**Task input**

>>>>

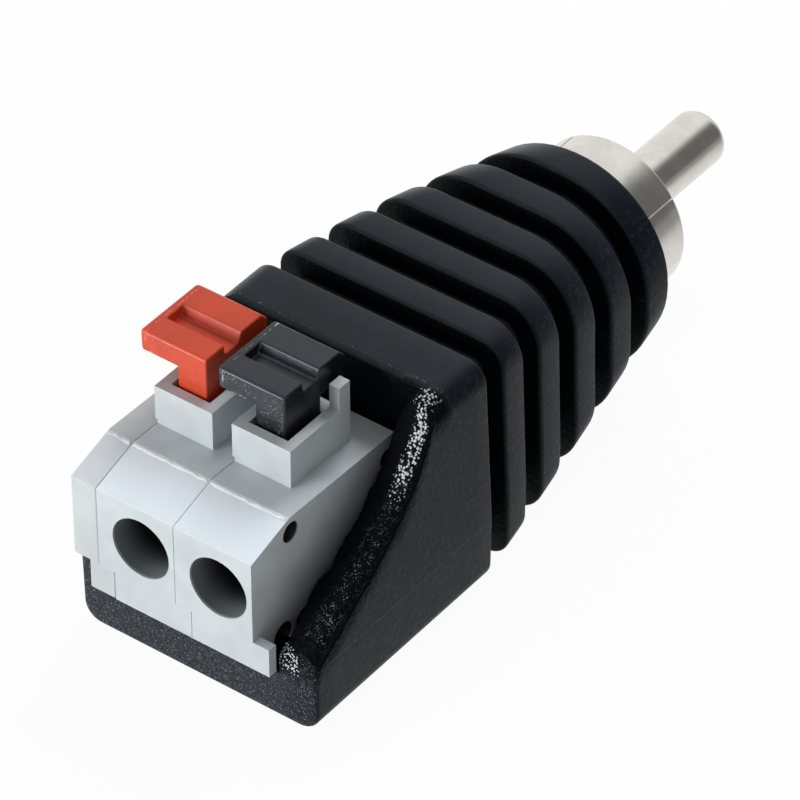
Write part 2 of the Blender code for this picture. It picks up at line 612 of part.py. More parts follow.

<<<<
>>>>

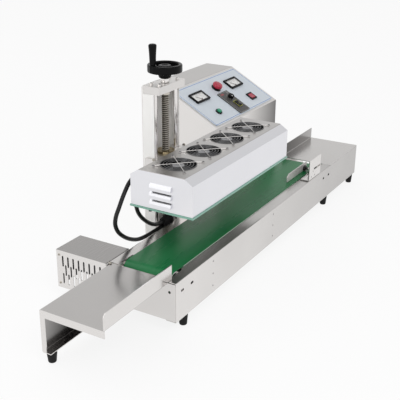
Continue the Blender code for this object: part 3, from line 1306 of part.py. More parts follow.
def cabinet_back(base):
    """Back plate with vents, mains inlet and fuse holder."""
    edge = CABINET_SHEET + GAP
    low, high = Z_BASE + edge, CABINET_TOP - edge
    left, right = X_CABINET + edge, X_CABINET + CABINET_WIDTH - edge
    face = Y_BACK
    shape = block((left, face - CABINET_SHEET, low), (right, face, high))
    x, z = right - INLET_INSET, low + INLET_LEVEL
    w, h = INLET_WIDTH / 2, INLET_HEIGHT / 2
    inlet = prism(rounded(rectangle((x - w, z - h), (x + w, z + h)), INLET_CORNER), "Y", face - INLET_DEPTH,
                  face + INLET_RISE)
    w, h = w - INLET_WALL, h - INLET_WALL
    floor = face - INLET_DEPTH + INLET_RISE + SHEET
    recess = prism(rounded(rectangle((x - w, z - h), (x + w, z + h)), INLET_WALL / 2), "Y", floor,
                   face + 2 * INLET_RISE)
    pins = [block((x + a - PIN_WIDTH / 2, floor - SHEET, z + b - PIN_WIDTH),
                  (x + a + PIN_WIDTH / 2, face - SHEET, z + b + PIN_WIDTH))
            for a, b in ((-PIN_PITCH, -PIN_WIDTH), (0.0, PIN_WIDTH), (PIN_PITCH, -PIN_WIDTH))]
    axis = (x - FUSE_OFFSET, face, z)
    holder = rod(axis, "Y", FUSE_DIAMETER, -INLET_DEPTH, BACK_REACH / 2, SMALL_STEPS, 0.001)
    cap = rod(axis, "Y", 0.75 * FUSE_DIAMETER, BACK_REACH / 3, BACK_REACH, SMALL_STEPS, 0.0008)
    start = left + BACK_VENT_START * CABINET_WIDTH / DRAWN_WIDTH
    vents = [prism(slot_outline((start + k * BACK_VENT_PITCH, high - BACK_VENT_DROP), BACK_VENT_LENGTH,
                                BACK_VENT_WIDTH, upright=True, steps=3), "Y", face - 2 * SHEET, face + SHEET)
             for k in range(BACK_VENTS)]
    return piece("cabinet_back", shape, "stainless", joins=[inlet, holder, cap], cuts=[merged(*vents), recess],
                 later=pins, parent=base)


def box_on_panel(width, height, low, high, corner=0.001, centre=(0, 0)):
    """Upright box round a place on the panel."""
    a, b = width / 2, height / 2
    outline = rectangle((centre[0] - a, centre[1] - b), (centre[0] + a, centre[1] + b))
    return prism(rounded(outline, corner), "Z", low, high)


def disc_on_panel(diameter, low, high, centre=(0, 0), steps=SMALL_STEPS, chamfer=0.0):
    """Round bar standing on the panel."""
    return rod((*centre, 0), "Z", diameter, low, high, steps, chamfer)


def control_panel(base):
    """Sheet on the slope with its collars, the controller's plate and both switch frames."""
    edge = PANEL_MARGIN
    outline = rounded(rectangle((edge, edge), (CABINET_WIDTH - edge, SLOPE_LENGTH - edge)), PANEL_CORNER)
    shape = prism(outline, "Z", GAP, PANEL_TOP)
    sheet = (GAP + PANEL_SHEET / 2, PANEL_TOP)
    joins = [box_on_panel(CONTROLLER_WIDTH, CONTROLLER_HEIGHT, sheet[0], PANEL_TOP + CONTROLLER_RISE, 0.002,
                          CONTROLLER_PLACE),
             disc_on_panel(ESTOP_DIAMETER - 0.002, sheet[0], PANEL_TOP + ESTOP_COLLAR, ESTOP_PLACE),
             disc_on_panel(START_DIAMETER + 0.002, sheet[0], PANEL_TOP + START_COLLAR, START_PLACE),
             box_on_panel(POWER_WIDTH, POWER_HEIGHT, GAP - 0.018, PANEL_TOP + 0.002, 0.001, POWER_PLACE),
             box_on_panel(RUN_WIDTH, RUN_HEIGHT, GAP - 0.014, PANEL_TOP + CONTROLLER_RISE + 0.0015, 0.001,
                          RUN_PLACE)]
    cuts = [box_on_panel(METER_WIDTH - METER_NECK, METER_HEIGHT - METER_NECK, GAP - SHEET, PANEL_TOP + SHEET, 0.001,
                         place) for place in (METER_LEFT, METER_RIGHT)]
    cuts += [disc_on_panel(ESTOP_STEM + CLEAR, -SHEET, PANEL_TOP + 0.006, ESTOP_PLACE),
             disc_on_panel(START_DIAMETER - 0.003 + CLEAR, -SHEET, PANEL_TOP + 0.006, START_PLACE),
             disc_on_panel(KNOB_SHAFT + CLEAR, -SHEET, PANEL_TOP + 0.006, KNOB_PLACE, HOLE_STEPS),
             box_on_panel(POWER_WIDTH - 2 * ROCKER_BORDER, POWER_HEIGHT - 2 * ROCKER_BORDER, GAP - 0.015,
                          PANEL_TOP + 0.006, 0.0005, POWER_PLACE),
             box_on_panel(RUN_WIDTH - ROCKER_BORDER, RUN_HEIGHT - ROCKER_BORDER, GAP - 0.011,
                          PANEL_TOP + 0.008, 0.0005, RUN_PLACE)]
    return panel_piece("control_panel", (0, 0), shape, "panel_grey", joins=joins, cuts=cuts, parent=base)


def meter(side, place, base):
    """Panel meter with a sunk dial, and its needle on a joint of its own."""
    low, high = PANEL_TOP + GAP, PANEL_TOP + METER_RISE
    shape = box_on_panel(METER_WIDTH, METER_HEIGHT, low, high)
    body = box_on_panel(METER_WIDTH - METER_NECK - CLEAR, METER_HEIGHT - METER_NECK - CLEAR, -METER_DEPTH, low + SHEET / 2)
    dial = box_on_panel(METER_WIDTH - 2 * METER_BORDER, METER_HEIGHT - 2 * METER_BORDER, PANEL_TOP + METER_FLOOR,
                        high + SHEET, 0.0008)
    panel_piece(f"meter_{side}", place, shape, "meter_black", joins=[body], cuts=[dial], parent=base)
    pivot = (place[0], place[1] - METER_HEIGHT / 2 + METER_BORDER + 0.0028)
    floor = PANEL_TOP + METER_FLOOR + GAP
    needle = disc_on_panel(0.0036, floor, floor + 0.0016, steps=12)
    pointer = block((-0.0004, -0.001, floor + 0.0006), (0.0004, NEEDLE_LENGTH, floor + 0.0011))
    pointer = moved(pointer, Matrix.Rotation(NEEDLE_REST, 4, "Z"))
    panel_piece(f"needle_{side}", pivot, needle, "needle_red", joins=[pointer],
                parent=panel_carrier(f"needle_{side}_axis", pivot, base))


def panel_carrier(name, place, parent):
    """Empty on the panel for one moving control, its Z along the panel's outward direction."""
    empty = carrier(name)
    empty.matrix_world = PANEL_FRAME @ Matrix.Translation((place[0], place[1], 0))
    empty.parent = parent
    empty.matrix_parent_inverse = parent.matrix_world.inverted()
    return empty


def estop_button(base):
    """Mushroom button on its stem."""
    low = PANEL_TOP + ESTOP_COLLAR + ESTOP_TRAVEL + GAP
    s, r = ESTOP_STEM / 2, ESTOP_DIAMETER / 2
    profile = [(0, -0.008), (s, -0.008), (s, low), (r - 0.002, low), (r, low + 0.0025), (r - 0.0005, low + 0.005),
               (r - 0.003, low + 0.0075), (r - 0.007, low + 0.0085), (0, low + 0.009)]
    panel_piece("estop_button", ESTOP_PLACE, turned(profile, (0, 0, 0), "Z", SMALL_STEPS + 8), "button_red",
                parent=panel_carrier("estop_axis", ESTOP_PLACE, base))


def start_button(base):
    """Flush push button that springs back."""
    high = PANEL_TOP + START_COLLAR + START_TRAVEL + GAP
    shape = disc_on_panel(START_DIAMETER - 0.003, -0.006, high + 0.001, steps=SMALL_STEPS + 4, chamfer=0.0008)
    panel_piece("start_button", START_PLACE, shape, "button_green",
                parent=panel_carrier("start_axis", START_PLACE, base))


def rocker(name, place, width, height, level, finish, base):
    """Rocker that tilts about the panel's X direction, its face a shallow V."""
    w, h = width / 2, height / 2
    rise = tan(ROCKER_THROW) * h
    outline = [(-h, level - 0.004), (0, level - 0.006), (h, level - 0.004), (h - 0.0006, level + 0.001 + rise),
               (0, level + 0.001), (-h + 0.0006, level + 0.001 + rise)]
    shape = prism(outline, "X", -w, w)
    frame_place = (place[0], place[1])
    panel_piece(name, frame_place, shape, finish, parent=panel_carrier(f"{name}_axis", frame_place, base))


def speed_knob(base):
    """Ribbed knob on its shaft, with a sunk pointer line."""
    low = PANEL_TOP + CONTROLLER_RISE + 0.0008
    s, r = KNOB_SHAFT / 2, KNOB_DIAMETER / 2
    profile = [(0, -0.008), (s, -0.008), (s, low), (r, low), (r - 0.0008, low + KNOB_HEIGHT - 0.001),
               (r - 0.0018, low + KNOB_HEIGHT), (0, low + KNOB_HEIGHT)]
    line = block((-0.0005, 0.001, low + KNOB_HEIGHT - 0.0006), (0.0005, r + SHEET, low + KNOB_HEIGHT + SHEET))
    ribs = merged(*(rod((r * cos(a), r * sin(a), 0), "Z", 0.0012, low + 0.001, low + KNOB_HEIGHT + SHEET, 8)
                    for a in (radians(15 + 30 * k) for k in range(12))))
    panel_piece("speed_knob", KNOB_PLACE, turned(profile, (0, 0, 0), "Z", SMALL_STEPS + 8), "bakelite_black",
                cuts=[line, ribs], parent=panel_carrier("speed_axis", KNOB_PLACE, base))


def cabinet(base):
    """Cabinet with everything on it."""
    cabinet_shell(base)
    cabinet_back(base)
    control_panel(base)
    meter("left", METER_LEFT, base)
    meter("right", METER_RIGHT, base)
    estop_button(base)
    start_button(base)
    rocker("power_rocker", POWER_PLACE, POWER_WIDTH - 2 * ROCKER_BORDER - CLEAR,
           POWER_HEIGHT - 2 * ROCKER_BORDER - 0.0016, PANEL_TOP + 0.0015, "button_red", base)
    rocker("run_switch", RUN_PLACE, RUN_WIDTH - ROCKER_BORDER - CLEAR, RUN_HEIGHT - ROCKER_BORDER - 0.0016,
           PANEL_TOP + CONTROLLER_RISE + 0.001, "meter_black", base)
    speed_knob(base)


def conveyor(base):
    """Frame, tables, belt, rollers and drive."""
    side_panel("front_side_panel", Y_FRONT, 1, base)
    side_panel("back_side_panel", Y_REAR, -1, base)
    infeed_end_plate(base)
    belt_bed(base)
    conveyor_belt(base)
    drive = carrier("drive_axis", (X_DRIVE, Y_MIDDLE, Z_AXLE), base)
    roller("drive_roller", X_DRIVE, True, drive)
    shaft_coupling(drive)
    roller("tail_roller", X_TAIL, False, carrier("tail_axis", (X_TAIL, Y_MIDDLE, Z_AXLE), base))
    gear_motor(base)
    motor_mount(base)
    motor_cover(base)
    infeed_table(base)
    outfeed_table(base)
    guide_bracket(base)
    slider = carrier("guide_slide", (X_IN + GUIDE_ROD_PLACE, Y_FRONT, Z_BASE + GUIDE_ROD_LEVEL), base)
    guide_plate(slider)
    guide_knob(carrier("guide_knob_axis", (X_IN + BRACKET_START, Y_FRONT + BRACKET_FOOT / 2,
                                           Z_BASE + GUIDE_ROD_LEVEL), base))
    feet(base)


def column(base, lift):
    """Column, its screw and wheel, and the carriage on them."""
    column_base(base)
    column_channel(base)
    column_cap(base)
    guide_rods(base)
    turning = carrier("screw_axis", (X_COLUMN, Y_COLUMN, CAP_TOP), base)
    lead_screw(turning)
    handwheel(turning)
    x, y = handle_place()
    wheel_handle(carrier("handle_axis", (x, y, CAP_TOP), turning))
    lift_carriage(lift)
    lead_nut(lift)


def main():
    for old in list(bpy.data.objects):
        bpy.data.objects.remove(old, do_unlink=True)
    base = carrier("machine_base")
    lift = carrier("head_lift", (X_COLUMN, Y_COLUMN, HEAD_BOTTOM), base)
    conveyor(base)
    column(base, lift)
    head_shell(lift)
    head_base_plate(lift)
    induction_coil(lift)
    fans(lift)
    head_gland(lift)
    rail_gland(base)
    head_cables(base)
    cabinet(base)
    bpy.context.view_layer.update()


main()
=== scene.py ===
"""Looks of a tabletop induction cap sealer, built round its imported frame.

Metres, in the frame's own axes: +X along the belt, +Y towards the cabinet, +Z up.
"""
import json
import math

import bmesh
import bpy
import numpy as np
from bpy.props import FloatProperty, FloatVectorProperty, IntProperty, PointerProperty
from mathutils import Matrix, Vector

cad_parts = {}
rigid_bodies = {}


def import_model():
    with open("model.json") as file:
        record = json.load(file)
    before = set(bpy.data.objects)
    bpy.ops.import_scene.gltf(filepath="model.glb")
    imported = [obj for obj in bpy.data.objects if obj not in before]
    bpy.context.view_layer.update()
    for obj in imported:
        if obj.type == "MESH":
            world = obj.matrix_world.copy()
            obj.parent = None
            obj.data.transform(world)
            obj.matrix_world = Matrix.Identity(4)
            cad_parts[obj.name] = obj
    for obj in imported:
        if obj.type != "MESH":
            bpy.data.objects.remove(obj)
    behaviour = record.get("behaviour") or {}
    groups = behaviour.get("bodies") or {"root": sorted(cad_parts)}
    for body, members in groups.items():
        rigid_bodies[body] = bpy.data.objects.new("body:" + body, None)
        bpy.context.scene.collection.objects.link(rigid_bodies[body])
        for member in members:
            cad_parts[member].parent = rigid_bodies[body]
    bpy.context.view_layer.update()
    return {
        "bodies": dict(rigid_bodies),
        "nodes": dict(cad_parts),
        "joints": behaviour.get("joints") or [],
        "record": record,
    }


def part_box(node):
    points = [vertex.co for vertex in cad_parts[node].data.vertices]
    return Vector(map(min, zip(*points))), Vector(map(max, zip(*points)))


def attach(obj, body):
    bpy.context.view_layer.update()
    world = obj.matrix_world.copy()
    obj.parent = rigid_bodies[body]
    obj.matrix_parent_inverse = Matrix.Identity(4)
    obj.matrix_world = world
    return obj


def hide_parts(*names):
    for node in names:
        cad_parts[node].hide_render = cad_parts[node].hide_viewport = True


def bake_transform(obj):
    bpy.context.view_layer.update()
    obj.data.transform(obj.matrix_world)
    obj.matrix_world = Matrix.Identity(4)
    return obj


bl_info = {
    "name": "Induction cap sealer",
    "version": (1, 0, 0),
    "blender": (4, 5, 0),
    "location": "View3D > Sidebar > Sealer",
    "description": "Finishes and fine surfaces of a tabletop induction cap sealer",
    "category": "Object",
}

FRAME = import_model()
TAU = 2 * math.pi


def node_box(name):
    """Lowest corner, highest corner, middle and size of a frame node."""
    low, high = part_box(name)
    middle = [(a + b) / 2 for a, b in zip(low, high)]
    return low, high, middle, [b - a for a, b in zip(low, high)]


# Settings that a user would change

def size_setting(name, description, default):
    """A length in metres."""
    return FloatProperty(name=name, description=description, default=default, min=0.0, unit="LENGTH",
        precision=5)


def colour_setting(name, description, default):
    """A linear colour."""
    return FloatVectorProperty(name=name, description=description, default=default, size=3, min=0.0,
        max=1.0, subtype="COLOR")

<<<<
>>>>

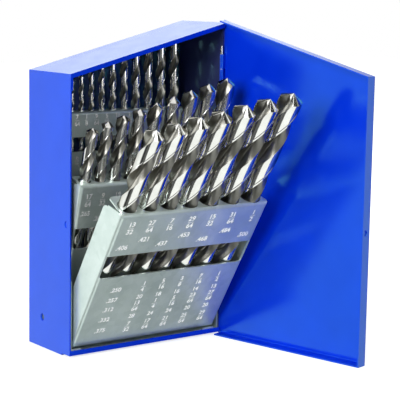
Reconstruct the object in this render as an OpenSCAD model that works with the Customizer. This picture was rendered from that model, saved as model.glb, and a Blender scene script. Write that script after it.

<<<<

**Aim of the task**
Check each line of the data above for the word "json" and say how many lines have it. Give the number alone.

**Answer to this exercise**
3